Nascida e criada à beira do rio Moa, a agricultora Eva Maria Lima da Silva, 41, diz que é contrária tanto à extinção do parque quanto à abertura da estrada. Cozinheira da pioneira Pousada do Miro, ela diz que o parque impediu o avanço do gado e que o turismo é a melhor alternativa econômica.

“Se a estrada sair, vai prejudicar o nosso parque. Seria bom pela rapidez, mas, viajando pelo rio, a nossa estrada, quantas belezas não vou vendo?

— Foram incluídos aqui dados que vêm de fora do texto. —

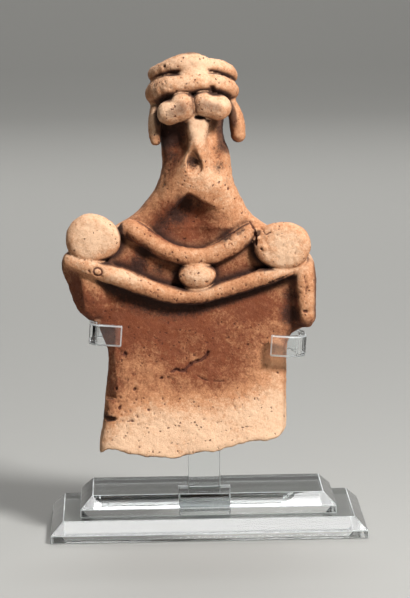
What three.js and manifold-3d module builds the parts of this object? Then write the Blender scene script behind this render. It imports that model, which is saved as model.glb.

Quantas matas não estão preservadas?”, afirmou.

Outro morador antigo, o agricultor e artesão João Silva, 51, afirma que a estrada seria benéfica para diminuir o isolamento da comunidade: “De repente, a gente precisar ir pra rua, pegava a estrada, é mais rápido”.

Por outro lado, discorda da proposta de extinguir o parque, projeto que os moradores desconheciam até serem questionados pela reportagem.“Num sentido, achava bom porque o cara podia achar um emprego. Mas deixar sem explorar seria melhor. Ficamos tranquilos, ninguém vai mexer conosco. Se vier esse pessoal, vai tirar muita gente daqui. Os fazendeiros vão entrar, comprar, os caras vão ter de sair.”

Vizinhos ao parque e habitantes históricos do rio Moa e da Serra do Divisor, os indígenas nukinis rechaçam tanto o plano da estrada quanto a transformação do projeto em APA, segundo o cacique Paulo Nukini, 39. Ele não foi consultado sobre o projeto. Seu povo reivindica que parte do parque seja anexado ao território indígena, homologado em 1991.

“Somos contra porque sabemos que vai trazer muito impacto, muito desmatamento. Pode crescer acesso maior dos contrabandos [tráfico de cocaína]. E vai deixar a nossa serra com bastante risco de contaminação. Pra nós, nukinis, a serra é um recanto sagrado”, afirma a liderança, em conversa diante da sua aldeia, à beira do rio. “O Brasil viveu até hoje sem precisar dessa travessia aí.”

A preocupação com o tráfico tem fundamento. O lado peruano da fronteira tem sofrido com o aumento de plantio ilegal de coca e de presença de quadrilhas de narcotraficantes. A droga atravessa o Brasil por meio de rios e picadas na selva.